Chamanismo y budismo
Con los siglos, se produjo una emigración de esos pueblos hacia Medio Oriente y Europa. Entre esas tribus que llegaron al actual territorio de Turquía se encontraban los uiguros, que conservaban restos de las costumbres ligadas con el chamanismo, pero que habían incorporado a su tradición creencias budistas, introducidas por misioneros llegados de China. Los uiguros se hicieron entonces sedentarios y en sus casas incorporaron ciertas ideas arquitectónicas muy simples que provenían del chamanismo y de los budistas.
Según los chamanes, el Ser Supremo vivía en una montaña de oro que se levantaba sobre una isla octogonal, mientras que el budismo interpretaba el mundo como una meseta cuadrada que navegaba en el cielo. De la unión de estas leyendas, nació el plano de la casa turca en forma de cruz, cuyos brazos apuntan a los puntos cardinales. Los habitantes de las viviendas, de acuerdo con las estaciones, debían cambiar de cuartos como si fueran astros. El salón central del yali estaba, en los edificios clásicos, coronado por una cúpula que, por razones simbólicas, estaba pintada de celeste.
Platea al mar
El Bósforo fue durante el siglo XIX un escenario maravilloso para una serie de festividades que se desarrollaban en sus aguas. Los yalis eran algo así como los palcos o la platea de ese maravilloso teatro acuático. Había procesiones religiosas encabezadas por la barca del sultán, de 28 metros de largo. Durante el verano, las noches de fiesta, en los jardines de las villas se hacían reuniones antes de embarcarse en veleros, convertidos en salas de conciertos que surcaban el Bósforo. Desde las casas, se podía ver el desfile de los bajeles iluminados, impulsados por los remeros. En el puente superior, los músicos tocaban piezas tradicionales en violines, laúdes y guitarras, mientras los cantantes entonaban generalmente canciones de amor para entretener a una audiencia integrada, por ejemplo, por el emperador, un visir, un pachá, los cortesanos y los extranjeros célebres de paso por la capital.

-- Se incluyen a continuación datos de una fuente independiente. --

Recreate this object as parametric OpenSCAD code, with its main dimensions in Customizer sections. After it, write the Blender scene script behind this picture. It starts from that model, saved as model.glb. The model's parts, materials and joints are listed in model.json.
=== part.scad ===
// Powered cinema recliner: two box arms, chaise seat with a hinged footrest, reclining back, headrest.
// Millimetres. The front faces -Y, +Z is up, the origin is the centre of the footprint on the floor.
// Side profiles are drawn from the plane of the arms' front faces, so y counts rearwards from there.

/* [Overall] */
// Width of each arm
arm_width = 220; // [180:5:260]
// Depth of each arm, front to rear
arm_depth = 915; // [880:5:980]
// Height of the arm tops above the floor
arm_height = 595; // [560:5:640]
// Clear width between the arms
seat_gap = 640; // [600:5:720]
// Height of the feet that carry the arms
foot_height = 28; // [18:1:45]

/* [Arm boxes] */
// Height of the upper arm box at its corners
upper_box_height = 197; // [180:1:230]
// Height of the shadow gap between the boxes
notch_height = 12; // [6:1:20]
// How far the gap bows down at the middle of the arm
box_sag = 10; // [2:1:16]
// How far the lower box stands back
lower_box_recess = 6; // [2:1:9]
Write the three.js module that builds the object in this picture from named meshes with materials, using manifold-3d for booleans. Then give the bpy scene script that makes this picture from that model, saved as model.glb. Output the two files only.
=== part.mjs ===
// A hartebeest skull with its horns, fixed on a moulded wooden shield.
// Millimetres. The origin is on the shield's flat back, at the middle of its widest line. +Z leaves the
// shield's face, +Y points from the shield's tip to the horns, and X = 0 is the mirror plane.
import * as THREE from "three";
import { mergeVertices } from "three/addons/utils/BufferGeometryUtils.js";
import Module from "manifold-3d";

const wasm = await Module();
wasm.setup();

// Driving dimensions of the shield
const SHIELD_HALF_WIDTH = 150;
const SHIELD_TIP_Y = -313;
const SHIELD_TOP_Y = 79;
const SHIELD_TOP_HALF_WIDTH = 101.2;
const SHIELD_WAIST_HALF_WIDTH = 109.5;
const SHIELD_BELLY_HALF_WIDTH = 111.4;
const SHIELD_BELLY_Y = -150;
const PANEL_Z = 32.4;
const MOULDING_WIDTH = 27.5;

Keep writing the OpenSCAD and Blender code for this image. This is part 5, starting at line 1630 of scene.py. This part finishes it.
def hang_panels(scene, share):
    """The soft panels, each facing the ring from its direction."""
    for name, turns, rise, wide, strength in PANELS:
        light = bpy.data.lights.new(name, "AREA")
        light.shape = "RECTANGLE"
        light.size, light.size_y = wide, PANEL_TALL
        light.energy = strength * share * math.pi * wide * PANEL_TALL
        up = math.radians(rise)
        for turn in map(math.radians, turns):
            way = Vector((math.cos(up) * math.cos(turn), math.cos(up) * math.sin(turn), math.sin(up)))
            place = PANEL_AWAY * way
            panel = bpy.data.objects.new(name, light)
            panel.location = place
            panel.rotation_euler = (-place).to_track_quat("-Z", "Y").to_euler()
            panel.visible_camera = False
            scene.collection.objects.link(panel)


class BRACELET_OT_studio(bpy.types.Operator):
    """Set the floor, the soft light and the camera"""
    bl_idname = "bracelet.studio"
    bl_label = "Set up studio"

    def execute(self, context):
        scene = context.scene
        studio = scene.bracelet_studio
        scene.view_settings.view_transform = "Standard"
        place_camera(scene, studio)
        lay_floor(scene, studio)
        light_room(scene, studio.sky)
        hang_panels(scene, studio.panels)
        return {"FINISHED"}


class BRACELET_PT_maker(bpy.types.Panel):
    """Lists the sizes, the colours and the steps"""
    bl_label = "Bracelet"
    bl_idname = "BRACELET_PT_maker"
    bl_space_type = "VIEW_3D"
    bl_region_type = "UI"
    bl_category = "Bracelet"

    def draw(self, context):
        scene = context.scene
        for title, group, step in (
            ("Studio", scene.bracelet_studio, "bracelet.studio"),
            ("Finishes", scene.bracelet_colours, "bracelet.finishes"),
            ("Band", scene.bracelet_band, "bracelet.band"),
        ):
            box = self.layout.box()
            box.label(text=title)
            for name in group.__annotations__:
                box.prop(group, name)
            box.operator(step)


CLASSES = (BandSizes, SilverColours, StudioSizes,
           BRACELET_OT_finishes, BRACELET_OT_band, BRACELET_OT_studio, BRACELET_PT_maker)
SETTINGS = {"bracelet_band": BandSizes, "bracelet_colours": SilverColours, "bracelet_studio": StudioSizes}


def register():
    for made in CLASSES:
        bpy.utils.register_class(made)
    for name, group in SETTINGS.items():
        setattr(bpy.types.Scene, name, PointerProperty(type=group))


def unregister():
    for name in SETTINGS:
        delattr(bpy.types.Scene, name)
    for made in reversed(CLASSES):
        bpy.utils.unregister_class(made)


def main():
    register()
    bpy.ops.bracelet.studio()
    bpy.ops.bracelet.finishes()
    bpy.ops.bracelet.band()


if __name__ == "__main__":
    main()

Una muchedumbre se agolpaba en los muelles, en los balcones y ventanas de los yalis, así como en las casas más pobres que también bordeaban el mar para escuchar las orquestas flotantes y ver a las mujeres del harén envueltas en sus velos y sus mantos de seda, adornados por las fabulosas esmeraldas del tesoro de Topkapi. El aire marino quedaba saturado por los perfumes que se quemaban en las proas. La noche del cumpleaños del sultán, los jardines y las fachadas de los palacios y de los yalis se iluminaban con pequeñas lámparas.

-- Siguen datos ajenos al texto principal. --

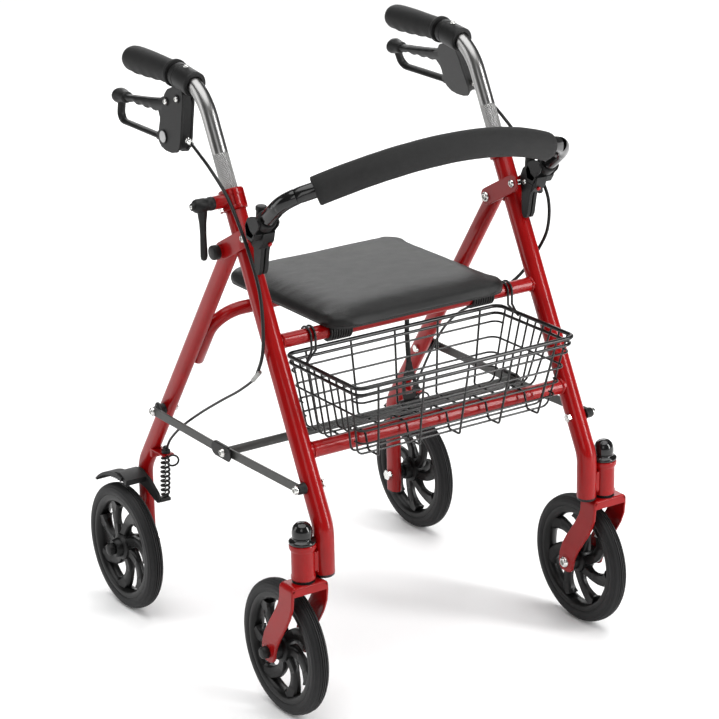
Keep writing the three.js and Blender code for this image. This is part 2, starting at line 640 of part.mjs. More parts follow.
// ---------------------------------------------------------------- seat, backrest, basket
function roundedSquare(inset, radius) {
  const [x, y0, y1] = [SEAT_HALF - inset, SEAT_FRONT + inset, SEAT_BACK - inset];
  const r = radius;
  const shape = new THREE.Shape();
  shape.moveTo(-x + r, y0);
  shape.lineTo(x - r, y0);
  shape.quadraticCurveTo(x, y0, x, y0 + r);
  shape.lineTo(x, y1 - r);
  shape.quadraticCurveTo(x, y1, x - r, y1);
  shape.lineTo(-x + r, y1);
  shape.quadraticCurveTo(-x, y1, -x, y1 - r);
  shape.lineTo(-x, y0 + r);
  shape.quadraticCurveTo(-x, y0, -x + r, y0);
  return shape;
}

function seatBoard() {
  const board = new THREE.ExtrudeGeometry(roundedSquare(2, 26),
    { depth: BOARD_T, bevelEnabled: false, curveSegments: 4 });
  board.translate(0, 0, BOARD_Z);
  const clips = [];
  for (const x of [-118, 118]) {
    clips.push(pin(x - 16, x + 16, SEAT_TUBE, 14.5, 14));
    clips.push(box(x - 16, x + 16, SEAT_TUBE[0] - 12, SEAT_TUBE[0] + 12, SEAT_TUBE[1], BOARD_Z + 1));
  }
  return build([board, ...clips], [lateralTube(SEAT_TUBE, 10 + GAP, LEG_X)]);
}

function seatPad() {
  const bevel = 5;
  const pad = new THREE.ExtrudeGeometry(roundedSquare(bevel, 24), {
    depth: 3, bevelEnabled: true, bevelThickness: bevel, bevelSize: bevel, bevelSegments: 3,
    curveSegments: 4,
  });
  return pad.translate(0, 0, BOARD_Z + BOARD_T + GAP + bevel);
}

// The backrest bar lies in a plane that rises towards the front.
const onBar = (x, along) => V(x, BAR_ROOT[0] - Math.cos(BAR_RISE) * along,
  BAR_ROOT[1] + Math.sin(BAR_RISE) * along);

function barRoute() {
  const corners = [onBar(-BAR_HALF, -6), onBar(-BAR_HALF, 62)];
  for (const x of [-140, -50, 50, 140]) corners.push(onBar(x, 130 - 61 * (x / 190) ** 2));
  corners.push(onBar(BAR_HALF, 62), onBar(BAR_HALF, -6));
  return new Route(corners, 36, 2, V(0, Math.sin(BAR_RISE), Math.cos(BAR_RISE)));
}

function backrestBar() {
  const tube = sweep(barRoute(), disc(BAR_R), 5);
  const bore = SIDES.map(([, s]) => pin(s * (BAR_HALF - 20), s * (BAR_HALF + 20), BAR_ROOT, 3.4));
  return build([tube], bore);
}

function backrestFoam() {
  const corners = [];
  for (const x of [-184, -140, -50, 50, 140, 184]) corners.push(onBar(x, 130 - 61 * (x / 190) ** 2));
  const route = new Route(corners, 120, 1, V(0, Math.sin(BAR_RISE), Math.cos(BAR_RISE)));
  return build([sweep(route, disc(FOAM_R), 6)], [sweep(barRoute(), disc(BAR_R + GAP + 0.3), 5)]);
}

function backrestBracket(s) {
  const body = plate(outline([[-75, 667], [-60, 640], [-75, 640], [-90, 628], [-108, 654],
    [-120, 664], [-114, 684], [-96, 690]]), s * (LEG_X - 6), s * (LEG_X + 17.5));
  const socket = plate(outline([[-90, 656], [-108, 654], [-122, 664], [-116, 686], [-96, 691],
    [-88, 680]]), s * (BAR_HALF - 16), s * (BAR_HALF + 16));
  const stub = plate(outline([[-74, 664], [-66, 676], [-78, 690], [-90, 688], [-92, 676]]),
    s * (LEG_X - 6), s * (LEG_X + 8));
  const finger = plate(outline([[-78, 645], [-70, 600], [-78, 592], [-88, 596], [-96, 640]]),
    s * (LEG_X - 4), s * (LEG_X + 10));
  const room = plate(linkShape(BAR_ROOT, [BAR_ROOT[0] - 60, BAR_ROOT[1] + 50], BAR_R + 1.2),
    s * (BAR_HALF - BAR_R - 0.6), s * (BAR_HALF + BAR_R + 0.6), 8);
  const [rootY, rootZ] = BAR_ROOT;
  const swing = plate(outline([[rootY - 60, rootZ], [rootY, rootZ - 13], [rootY + 13, rootZ],
    [rootY + 6, rootZ + 60], [rootY - 60, rootZ + 60]]),
    s * (BAR_HALF - BAR_R - 0.6), s * (BAR_HALF + BAR_R + 0.6));
  const hinge = pin(s * (BAR_HALF - 14), s * (BAR_HALF + 14.5), BAR_ROOT, 3);
  const webRoom = pin(s * (LEG_X - 30), s * (LEG_X + 30), LUG, 14.5, 12);
  const cheeks = build([body, socket, stub, finger], [room, swing, webRoom]);
  return build([cheeks, hinge]);
}

function basket() {
  const parts = [];
  const h = WIRE / 2;
  const [y0, y1] = BASKET_Y;
  const half = BASKET_HALF;
  const bar = (x0, x1, ya, yb, za, zb) => parts.push(box(x0, x1, ya, yb, za, zb));
  const rimAt = (z, t) => {
    bar(-half - t, half + t, y0 - t, y0 + t, z - t, z + t);
    bar(-half - t, half + t, y1 - t, y1 + t, z - t, z + t);
    bar(-half - t, -half + t, y0 - t, y1 + t, z - t, z + t);
    bar(half - t, half + t, y0 - t, y1 + t, z - t, z + t);
  };
  rimAt(RIM_Z, h + 0.7);
  const lift = CROSS_TUBE[1] + 11 + 3;
  const lateral = 5;
  for (let i = 0; i <= lateral; i++) {
    const y = y0 + 6 + (y1 - y0 - 12) * i / lateral;
    const over = Math.abs(y - CROSS_TUBE[0]) < 22;
    const z = over ? lift + h : BASKET_BOTTOM;
    bar(-half - h, half + h, y - h, y + h, z - h, z + h);
    for (const x of [-half, half]) bar(x - h, x + h, y - h, y + h, z - h, RIM_Z);
  }
  const t = h - 0.3;
  for (let i = -2; i <= 2; i++) {
    const x = i * 73;
    const [c0, c1] = [CROSS_TUBE[0] - 22, CROSS_TUBE[0] + 22];
    bar(x - t, x + t, y0 - t, c0 + t, BASKET_BOTTOM - t, BASKET_BOTTOM + t);
    bar(x - t, x + t, c0 - t, c0 + t, BASKET_BOTTOM - t, lift + h + t);
    bar(x - t, x + t, c0 - t, c1 + t, lift + h - t, lift + h + t);
    bar(x - t, x + t, c1 - t, c1 + t, BASKET_BOTTOM - t, lift + h + t);
    bar(x - t, x + t, c1 - t, y1 + t, BASKET_BOTTOM - t, BASKET_BOTTOM + t);
    for (const y of [y0, y1]) bar(x - t, x + t, y - t, y + t, BASKET_BOTTOM - t, RIM_Z);
  }
  const u = h - 0.15;
  const middle = BASKET_BOTTOM + 48;
  for (const y of [y0, y1]) bar(-half - u, half + u, y - u, y + u, middle - u, middle + u);
  for (const x of [-half, half]) bar(x - u, x + u, y0 - u, y1 + u, middle - u, middle + u);
  // Hooks over the tube under the seat.
  for (const x of [-163, 163]) {
    const clear = 10 + GAP + h;
    const top = SEAT_TUBE[1] + clear;
    const [ya, yb] = [SEAT_TUBE[0] - clear, SEAT_TUBE[0] + clear];
    bar(x - h, x + h, ya - h, yb + h, top - h, top + h);
    bar(x - h, x + h, yb - h, yb + h, SEAT_TUBE[1] - 8, top + h);
    bar(x - h, x + h, ya - h, ya + h, RIM_Z - 2, top + h);
    const end = Math.sign(x) * half;
    bar(x - h, end + h * Math.sign(x), ya - h, ya + h, RIM_Z - 1.1, RIM_Z + 1.7);
  }
  return build(parts);
}

// ---------------------------------------------------------------- assembly
for (const [side, s] of SIDES) {
  add(`front_leg_${side}`, frontLeg(s), RED);
  add(`fold_bracket_${side}`, bracket(s), RED);
  add(`fold_bolt_${side}`, foldBolt(s), ZINC);
  add(`leg_clamp_${side}`, legClamp(s), RED);
  add(`clamp_lever_${side}`, clampLever(s), BLACK);
  add(`caster_housing_${side}`, casterHousing(s), RED);
  add(`caster_cap_${side}`, casterCap(s), BLACK);
  add(`handle_tube_${side}`, handleRoute(s, 0), ZINC);
  add(`grip_${side}`, grip(s), BLACK);
  add(`brake_housing_${side}`, brakeHousing(s), BLACK);
  add(`brake_lever_${side}`, brakeLever(s), BLACK);
  add(`brake_cable_${side}`, brakeCable(s), BLACK);
  add(`fork_${side}`, fork(s), RED);
  add(`front_axle_${side}`, frontAxle(s), ZINC);
  add(`front_wheel_${side}`, wheel(s * FRONT_WHEEL_X, FRONT_AXLE, 23.5, 4.4), BLACK);
  add(`front_tyre_${side}`, tyre(s * FRONT_WHEEL_X, FRONT_AXLE), TYRE);
  add(`rear_leg_${side}`, rearLeg(s), RED);
  add(`rear_axle_${side}`, rearAxle(s), ZINC);
  add(`rear_wheel_${side}`, wheel(s * REAR_WHEEL_X, REAR_AXLE, 22, 5.5), BLACK);
  add(`rear_tyre_${side}`, tyre(s * REAR_WHEEL_X, REAR_AXLE), TYRE);
  add(`brake_arm_${side}`, brakeArm(s), BLACK);
  add(`brake_spring_${side}`, brakeSpring(s), DARK_STEEL);
  add(`front_strut_${side}`, frontStrut(s), DARK_STEEL);
  add(`rear_strut_${side}`, rearStrut(s), DARK_STEEL);
  add(`backrest_bracket_${side}`, backrestBracket(s), BLACK);
}
add('seat_tube', crossTube(SEAT_TUBE, 10), RED);
add('cross_tube', crossTube(CROSS_TUBE, 11), RED);
add('rear_arch', rearArch(), RED);
add('strut_crossbar', lateralTube(STRUT_MID, 6, STRUT_IN - GAP), DARK_STEEL);
add('pull_strap', pullStrap(), BLACK);
add('seat_board', seatBoard(), BLACK);
add('seat_pad', seatPad(), VINYL);
add('backrest_bar', backrestBar(), WIRE_BLACK);
add('backrest_foam', backrestFoam(), FOAM);
add('basket', basket(), WIRE_BLACK);

group.position.set(0, SHIFT_Y, 0);
export default group;
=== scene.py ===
import math

import bmesh
import bpy
from mathutils import Matrix, Vector, noise


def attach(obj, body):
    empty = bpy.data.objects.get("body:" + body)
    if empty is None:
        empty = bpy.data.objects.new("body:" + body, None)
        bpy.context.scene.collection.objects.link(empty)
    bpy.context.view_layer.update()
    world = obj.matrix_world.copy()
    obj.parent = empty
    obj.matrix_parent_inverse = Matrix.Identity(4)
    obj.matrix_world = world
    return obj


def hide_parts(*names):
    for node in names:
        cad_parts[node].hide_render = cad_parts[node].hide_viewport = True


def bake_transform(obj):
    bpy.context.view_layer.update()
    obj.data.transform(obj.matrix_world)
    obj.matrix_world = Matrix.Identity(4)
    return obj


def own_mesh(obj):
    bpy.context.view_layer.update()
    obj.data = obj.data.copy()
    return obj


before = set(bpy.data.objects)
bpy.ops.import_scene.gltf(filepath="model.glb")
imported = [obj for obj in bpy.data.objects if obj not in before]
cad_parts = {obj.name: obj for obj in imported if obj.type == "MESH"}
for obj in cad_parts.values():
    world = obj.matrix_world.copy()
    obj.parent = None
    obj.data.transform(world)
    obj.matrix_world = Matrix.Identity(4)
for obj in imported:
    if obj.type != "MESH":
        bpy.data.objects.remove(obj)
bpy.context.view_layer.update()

# The rollator's visible pieces. Sizes are millimetres, and at_frame brings them into the frame.
MM = 0.001
SHIFT_Y = -55.5       # from the drawing's origin to the middle of the frame's box
SIDES = (("right", -1), ("left", 1))

WHEEL_R, SPOKES = 95, 7
LEG_X, LEG_R = 220, 14
LEG_TOP, LEG_KNEE, LEG_FOOT_Z = (-4, 690), (-212, 277), 215
TUBE_R, GRIP_Z, GRIP_TO = 11, 826, 258
STEM = (252, -210)
FRONT_AXLE, REAR_AXLE = (-160, WHEEL_R), (271, WHEEL_R)
FRONT_WHEEL_X, REAR_WHEEL_X = 252, 258
FOLD, LUG = (1, 608.5), (-60, 641)
REAR_KNEE, REAR_FOOT_Z, OVAL = (271, 215), 68, (27, 17)
STRUT_FRONT, STRUT_MID, STRUT_REAR = (-189, 329), (-5, 325), (191.5, 326)
STRUT_IN, STRUT_T, STRUT_H = 239.5, 3, 13
SEAT_TUBE, CROSS_TUBE = (-97, 502), (-166, 369)
SEAT_HALF, SEAT_FRONT, SEAT_BACK, BOARD_Z, BOARD_T = 148, -140, 156, 514, 5
BAR_ROOT, BAR_RISE, BAR_R, BAR_HALF, FOAM_R = (-104, 672), math.radians(40), 11, 229, 20
TILT = {-1: math.radians(1), 1: math.radians(25)}   # outward lean of each brake
BRAKE_PIN, STOP = (271, 199), (207, 254)
RIM_Z, BASKET_BOTTOM, BASKET_HALF, BASKET_Y = 468, 362, 178, (-238, -62)


def V(x, y, z):
    return Vector((x, y, z))


def at_frame(p):
    """A point in millimetres, in the frame's metres."""
    return V(p[0], p[1] + SHIFT_Y, p[2]) * MM


# ------------------------------------------------------------------ materials
def plug(tree, n, inputs):
    """Gives each input a value, or links it to another node's output."""
    for key, value in inputs.items():
        if isinstance(value, bpy.types.NodeSocket):
            tree.links.new(value, n.inputs[key])
        else:
            n.inputs[key].default_value = value


def node(tree, kind, inputs=None, **settings):
    n = tree.nodes.new(kind)
    for key, value in settings.items():
        setattr(n, key, value)
    plug(tree, n, inputs or {})
    return n


TEXTURES = {"cells": ("ShaderNodeTexVoronoi", "Distance", {}, {"feature": "SMOOTH_F1"}),
            "pits": ("ShaderNodeTexVoronoi", "Distance", {}, {"feature": "DISTANCE_TO_EDGE"}),
            "noise": ("ShaderNodeTexNoise", "Fac", {"Detail": 4.0}, {})}
ROUGH_SPREAD = 0.06   # how far roughness varies each way between patches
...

Hoy, cuando se celebra algún aniversario privado, todavía puede verse algún vestigio de aquellos fastos: desde los jardines de las villas llega hasta los navíos que surcan el Bósforo, la música de las orquestas, y se ve bailar a los jóvenes, mientras, mezclado con los ritmos modernos, se oye el llamado a plegaria que se propaga desde los minaretes.